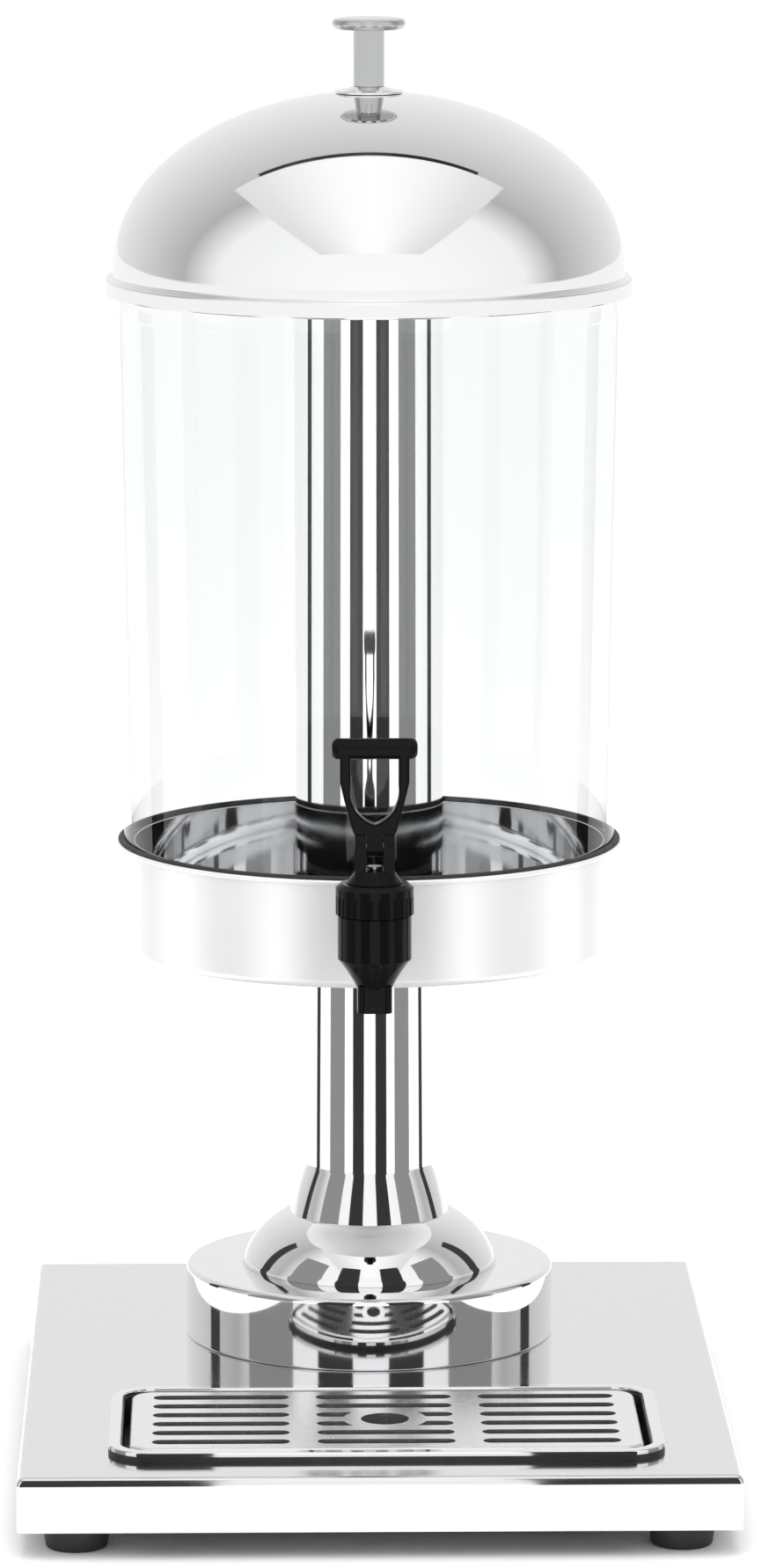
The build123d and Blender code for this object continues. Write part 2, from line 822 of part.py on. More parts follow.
# Rubber washers shaped to the round walls, and the spacer between cup and pan.
with BuildPart() as tap_outer_washer:
    with BuildSketch(facing_front(flange_back, tap_z)):
        Circle(tap_washer_radius)
        Circle(tap_shank_radius + fit_gap, mode=Mode.SUBTRACT)
    extrude(amount=-2 * tap_washer_thickness)
    with BuildSketch(on_column(cup_floor)):
        Circle(cup_radius)
    extrude(amount=cup_height, mode=Mode.SUBTRACT)
save(tap_outer_washer.part, "tap_outer_washer")

with BuildPart() as tap_inner_washer:
    with BuildSketch(facing_front(shank_nut_front, tap_z)):
        Circle(tap_washer_radius)
        Circle(tap_shank_radius + fit_gap, mode=Mode.SUBTRACT)
    extrude(amount=2 * tap_washer_thickness)
    with BuildSketch(on_column(cup_floor)):
        Circle(pan_radius - pan_skin)
    extrude(amount=cup_height, mode=Mode.INTERSECT)
save(tap_inner_washer.part, "tap_inner_washer")

with BuildPart() as tap_spacer:
    with BuildSketch(facing_front(pan_front + 4.0, tap_z)):
        Circle(tap_shank_radius + 2.5)
        Circle(tap_shank_radius + fit_gap, mode=Mode.SUBTRACT)
    extrude(amount=cup_radius - pan_radius + 4.0)
    with BuildSketch(on_column(cup_floor)):
        Circle(cup_radius - cup_skin)
    extrude(amount=cup_height, mode=Mode.INTERSECT)
    with BuildSketch(on_column(cup_floor)):
        Circle(pan_radius)
    extrude(amount=cup_height, mode=Mode.SUBTRACT)
save(tap_spacer.part, "tap_spacer")

with BuildPart() as tap_shank_nut:
    with BuildSketch(facing_front(shank_nut_front, tap_z)):
        RegularPolygon(shank_nut_across / 2, 6, major_radius=False)
        Circle(tap_shank_radius + thread_slip, mode=Mode.SUBTRACT)
    extrude(amount=-shank_nut_thickness)
save(tap_shank_nut.part, "tap_shank_nut")

# Ribbed ring nut that clamps the bonnet on the body.
lip_radius = bonnet_cone_radius + slip
with BuildPart() as tap_bonnet_nut:
    with BuildSketch(tap):
        with BuildLine():
            bore = body_thread_radius + thread_slip
            Polyline(
                (bore, nut_foot),
                (nut_radius, nut_foot),
                (nut_radius, nut_top - 1.6),
                (nut_radius - 2.0, nut_top),
                (lip_radius, nut_top),
                (lip_radius, bonnet_flange_top + thread_slip),
                (bore, bonnet_flange_top + thread_slip),
                close=True,
            )
        make_face()
    revolve(axis=tap_upright)
    with BuildSketch(on_tap(nut_foot)):
        with PolarLocations(nut_radius, nut_ribs):
            Circle(nut_rib_radius)
    extrude(amount=0.6 * nut_height, mode=Mode.SUBTRACT)
save(tap_bonnet_nut.part, "tap_bonnet_nut")

# Bonnet: flange and plug in the body, cone, and two cheeks that hold the lever's pin.
head_gap = 0.4
slot_foot = pin_z - lever_hub_radius - valve_lift - stem_head_thickness - 2 * head_gap
cavity_top = nut_top + 1.0
cone_top = nut_top + 5.0
with BuildPart() as tap_bonnet:
    with BuildSketch(tap):
        with BuildLine():
            Polyline(
                (0, thread_top - bonnet_plug_depth),
                (chamber_radius - fit_gap, thread_top - bonnet_plug_depth),
                (chamber_radius - fit_gap, thread_top),
                (body_thread_radius - fit_gap, thread_top),
                (body_thread_radius - fit_gap, bonnet_flange_top),
                (bonnet_cone_radius, bonnet_flange_top),
                (bonnet_cone_radius, nut_top + 0.4),
                (bonnet_width / 2 - 0.4, cone_top),
                (0, cone_top),
                close=True,
            )
        make_face()
    revolve(axis=tap_upright)
    with BuildSketch(Plane(origin=(-bonnet_width / 2, tap_axis_y, pin_z), x_dir=(0, 1, 0), z_dir=(1, 0, 0))):
        Circle(bonnet_top_radius)
        with Locations((0, (nut_top - pin_z) / 2)):
            Rectangle(bonnet_depth, pin_z - nut_top)
    extrude(amount=bonnet_width)
    with BuildSketch(on_tap(slot_foot)):
        Rectangle(tongue_width + 2 * slip, 2 * bonnet_depth)
    extrude(amount=2 * pin_rise, mode=Mode.SUBTRACT)
    with BuildSketch(on_tap(thread_top - bonnet_plug_depth)):
        Circle(bonnet_cavity_radius)
    extrude(amount=cavity_top - thread_top + bonnet_plug_depth, mode=Mode.SUBTRACT)
    with BuildSketch(on_tap(cavity_top)):
        Circle(valve_stem_radius + running_slip)
    extrude(amount=pin_rise, mode=Mode.SUBTRACT)
    with BuildSketch(Plane(origin=(-bonnet_width, tap_axis_y, pin_z), x_dir=(0, 1, 0), z_dir=(1, 0, 0))):
        Circle(pin_radius)
    extrude(amount=2 * bonnet_width, mode=Mode.SUBTRACT)
save(tap_bonnet.part, "tap_bonnet")

with BuildPart() as lever_pin:
    with BuildSketch(Plane(origin=(-bonnet_width / 2, tap_axis_y, pin_z), x_dir=(0, 1, 0), z_dir=(1, 0, 0))):
        Circle(pin_radius)
    extrude(amount=bonnet_width)
save(lever_pin.part, "lever_pin")

# Lever: tongue between the cheeks, a D-shaped loop and a round cross-bar.
shoulder_radius = bonnet_top_radius + 0.3
loop_foot = pin_z + shoulder_radius + 2.2
bar_z = loop_foot + lever_loop_height + lever_bar_radius
half_in = lever_width / 2 - lever_leg
half_out = lever_width / 2
with BuildPart() as tap_lever:
    with BuildSketch(Plane(origin=(0, tap_axis_y + lever_depth / 2, 0), x_dir=(1, 0, 0), z_dir=(0, -1, 0))):
        with BuildLine():
            Polyline((0, bar_z), (half_out, bar_z), (half_out, bar_z - 12))
            ThreePointArc(
                (half_out, bar_z - 12),
                (half_out - 1.9, bar_z - 20),
                (bonnet_width / 2, pin_z + 3.0),
            )
            Line((bonnet_width / 2, pin_z + 3.0), (0, pin_z + 3.0))
            mirror(about=Plane.YZ)
        make_face()
        with BuildLine():
            Polyline((0, bar_z), (half_in, bar_z), (half_in, bar_z - 14))
            ThreePointArc((half_in, bar_z - 14), (half_in - 2.4, loop_foot + 4.6), (0, loop_foot))
            mirror(about=Plane.YZ)
        make_face(mode=Mode.SUBTRACT)
    extrude(amount=lever_depth)
    fillet(tap_lever.edges().filter_by(Axis.Y, reverse=True).group_by(Axis.Y)[0], 1.0)
    fillet(tap_lever.edges().filter_by(Axis.Y, reverse=True).group_by(Axis.Y)[-1], 1.0)
    with BuildSketch(Plane(origin=(-bonnet_width, tap_axis_y, pin_z), x_dir=(0, 1, 0), z_dir=(1, 0, 0))):
        Circle(shoulder_radius)
    extrude(amount=2 * bonnet_width, mode=Mode.SUBTRACT)
    with BuildSketch(Plane(origin=(-tongue_width / 2, tap_axis_y, pin_z), x_dir=(0, 1, 0), z_dir=(1, 0, 0))):
        Circle(lever_hub_radius)
        with Locations((0, shoulder_radius / 2)):
            Rectangle(1.6 * lever_hub_radius, shoulder_radius + 1.0)
    extrude(amount=tongue_width)
    with BuildSketch(Plane(origin=(-lever_bar_length / 2, tap_axis_y, bar_z), x_dir=(0, 1, 0), z_dir=(1, 0, 0))):
        Circle(lever_bar_radius)
    extrude(amount=lever_bar_length)
    bar_ends = tap_lever.faces().filter_by(Axis.X)
    fillet((bar_ends.sort_by(Axis.X)[0] + bar_ends.sort_by(Axis.X)[-1]).edges(), 2.4)
    with BuildSketch(Plane(origin=(-bonnet_width, tap_axis_y, pin_z), x_dir=(0, 1, 0), z_dir=(1, 0, 0))):
        Circle(pin_radius + running_slip)
    extrude(amount=2 * bonnet_width, mode=Mode.SUBTRACT)
save(tap_lever.part, "tap_lever")

# Valve: rubber seat cup on a stem that the lever lifts, and the spring that shuts it.
cup_top_z = seat_top + 4.0
stem_head_z = slot_foot + head_gap
with BuildPart() as seat_cup:
    with BuildSketch(tap):
        with BuildLine():
            Polyline(
                (0, cup_top_z),
                (4.6, cup_top_z),
                (6.4, seat_top + 0.8),
                (6.4, seat_top + fit_gap),
                (0, seat_top + fit_gap),
                close=True,
            )
        make_face()
    revolve(axis=tap_upright)
    with BuildSketch(on_tap(cup_top_z)):
        Circle(valve_stem_radius)
    extrude(amount=-2.5, mode=Mode.SUBTRACT)
save(seat_cup.part, "seat_cup")

with BuildPart() as valve_stem:
    with BuildSketch(on_tap(cup_top_z - 2.5)):
        Circle(valve_stem_radius)
    extrude(amount=stem_head_z - cup_top_z + 2.5)
    with BuildSketch(on_tap(stem_head_z)):
        Circle(tongue_width / 2 - slip)
    extrude(amount=stem_head_thickness)
save(valve_stem.part, "valve_stem")

coil_radius = bonnet_cavity_radius - spring_wire / 2 - 0.6
spring_foot = cup_top_z + spring_wire / 2 + fit_gap
spring_height = cavity_top - fit_gap - spring_wire / 2 - spring_foot
with BuildPart() as valve_spring:
    with BuildLine(on_tap(spring_foot)) as coil:
        Helix(pitch=spring_height / spring_turns, height=spring_height, radius=coil_radius)
    with BuildSketch(Plane(origin=coil.line @ 0, z_dir=coil.line % 0)):
        Circle(spring_wire / 2)
    sweep(path=coil.line, is_frenet=True)
save(valve_spring.part, "valve_spring")

# ---- drip tray ----

# Moulded tray let into the deck. Its rim stands on the deck around the cut-out.
with BuildPart() as drip_tray:
    with BuildSketch(level(deck, *tray_place)):
        RectangleRounded(tray_width, tray_depth, tray_corner)
    extrude(amount=tray_rim_height - trim_height)
    fillet(drip_tray.faces().sort_by(Axis.Z)[-1].edges(), 0.4)
    with BuildSketch(level(tray_floor, *tray_place)):
        RectangleRounded(tray_body_width, tray_body_depth, tray_body_corner)
    extrude(amount=tray_sink)
    fillet(drip_tray.faces().sort_by(Axis.Z)[0].edges(), 2.0)
    with BuildSketch(level(deck, *tray_place)):
        RectangleRounded(
            tray_width - 2 * tray_skin, tray_depth - 2 * tray_skin, tray_corner - tray_skin
        )
        RectangleRounded(tray_body_width, tray_body_depth, tray_body_corner, mode=Mode.SUBTRACT)
    extrude(amount=tray_rim_height - trim_height - tray_skin, mode=Mode.SUBTRACT)
    with BuildSketch(level(grille_foot, *tray_place)):
        RectangleRounded(
            tray_body_width - 2 * tray_skin,
            tray_body_depth - 2 * tray_skin,
            tray_body_corner - tray_skin,
        )
    extrude(amount=tray_sink + tray_rim_height, mode=Mode.SUBTRACT)
save(drip_tray.part, "drip_tray")

# Steel trim on the tray's rim.
with BuildPart() as tray_trim:
    with BuildSketch(level(deck + tray_rim_height - trim_height, *tray_place)):
        RectangleRounded(tray_width, tray_depth, tray_corner)
        RectangleRounded(
            tray_width - 2 * trim_width,
            tray_depth - 2 * trim_width,
            tray_corner - trim_width,
            mode=Mode.SUBTRACT,
        )
    extrude(amount=trim_height)
    fillet(tray_trim.faces().sort_by(Axis.Z)[-1].edges(), 0.7)
save(tray_trim.part, "tray_trim")

# Slotted grille, folded down all round to stand on the tray's floor.
grille_width = tray_width - 2 * tray_rim_width - 2 * tray_gap
grille_depth = tray_depth - 2 * tray_rim_width - 2 * tray_gap
grille_corner = tray_corner - tray_rim_width - tray_gap
middle_rows = [0.5 - slot_rows / 2 + row for row in range(slot_rows)]
with BuildPart() as drip_grille:
    with BuildSketch(level(grille_foot, *tray_place)):
        RectangleRounded(grille_width, grille_depth, grille_corner)
    extrude(amount=grille_top - grille_foot)
    fillet(drip_grille.faces().sort_by(Axis.Z)[-1].edges(), grille_bend)
    offset(amount=-grille_skin, openings=drip_grille.faces().sort_by(Axis.Z)[0])
    with BuildSketch(level(grille_top, *tray_place)):
        with GridLocations(group_pitch, slot_pitch, group_count, slot_rows):
            SlotOverall(slot_length, slot_width)
        Circle(drain_radius + drain_land, mode=Mode.SUBTRACT)
        Circle(drain_radius)
    extrude(amount=-2 * grille_skin, mode=Mode.SUBTRACT)
save(drip_grille.part, "drip_grille")
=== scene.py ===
from math import cos, pi, radians, sin, tan

import bpy
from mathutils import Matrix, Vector


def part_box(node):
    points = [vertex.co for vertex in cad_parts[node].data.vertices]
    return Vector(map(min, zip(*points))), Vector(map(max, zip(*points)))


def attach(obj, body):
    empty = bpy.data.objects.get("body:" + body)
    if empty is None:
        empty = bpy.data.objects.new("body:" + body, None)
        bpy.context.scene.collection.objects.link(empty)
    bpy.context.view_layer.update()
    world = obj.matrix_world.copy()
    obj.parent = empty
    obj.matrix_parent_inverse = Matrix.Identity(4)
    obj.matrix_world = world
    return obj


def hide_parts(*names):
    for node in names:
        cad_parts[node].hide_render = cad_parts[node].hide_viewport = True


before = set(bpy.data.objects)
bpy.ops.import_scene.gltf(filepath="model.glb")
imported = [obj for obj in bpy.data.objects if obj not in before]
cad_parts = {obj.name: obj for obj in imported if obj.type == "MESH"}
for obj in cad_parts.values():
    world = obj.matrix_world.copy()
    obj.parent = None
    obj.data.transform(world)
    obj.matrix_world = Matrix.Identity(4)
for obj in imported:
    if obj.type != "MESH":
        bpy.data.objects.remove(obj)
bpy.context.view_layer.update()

# Countertop cold drink dispenser, in metres, +Z up, with the tap facing -Y.
# Positions come from the CAD nodes' boxes; gauges and small radii are the maker's.

# ---- camera ----
# A long lens stands a little above the tank's middle.
# It is turned slightly, so that the column is left of the picture's centre.
camera_data = bpy.data.cameras.new("camera")
camera_data.lens = 183.0
camera = bpy.data.objects.new("camera", camera_data)
camera.location = (-0.0526, -2.9435, 0.7349)
camera.rotation_euler = (radians(90 - 9.309), 0, radians(-1.088))
bpy.context.scene.collection.objects.link(camera)
bpy.context.scene.camera = camera
bpy.context.scene.view_settings.view_transform = "Standard"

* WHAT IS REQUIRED
Take the line that contains "cad_parts[node].hide_render = cad_parts[node].hide_viewport" and every line after it through the end of the listing above, and repeat them exactly.

* EXPECTED OUTPUT
        cad_parts[node].hide_render = cad_parts[node].hide_viewport = True


before = set(bpy.data.objects)
bpy.ops.import_scene.gltf(filepath="model.glb")
imported = [obj for obj in bpy.data.objects if obj not in before]
cad_parts = {obj.name: obj for obj in imported if obj.type == "MESH"}
for obj in cad_parts.values():
    world = obj.matrix_world.copy()
    obj.parent = None
    obj.data.transform(world)
    obj.matrix_world = Matrix.Identity(4)
for obj in imported:
    if obj.type != "MESH":
        bpy.data.objects.remove(obj)
bpy.context.view_layer.update()

# Countertop cold drink dispenser, in metres, +Z up, with the tap facing -Y.
# Positions come from the CAD nodes' boxes; gauges and small radii are the maker's.

# ---- camera ----
# A long lens stands a little above the tank's middle.
# It is turned slightly, so that the column is left of the picture's centre.
camera_data = bpy.data.cameras.new("camera")
camera_data.lens = 183.0
camera = bpy.data.objects.new("camera", camera_data)
camera.location = (-0.0526, -2.9435, 0.7349)
camera.rotation_euler = (radians(90 - 9.309), 0, radians(-1.088))
bpy.context.scene.collection.objects.link(camera)
bpy.context.scene.camera = camera
bpy.context.scene.view_settings.view_transform = "Standard"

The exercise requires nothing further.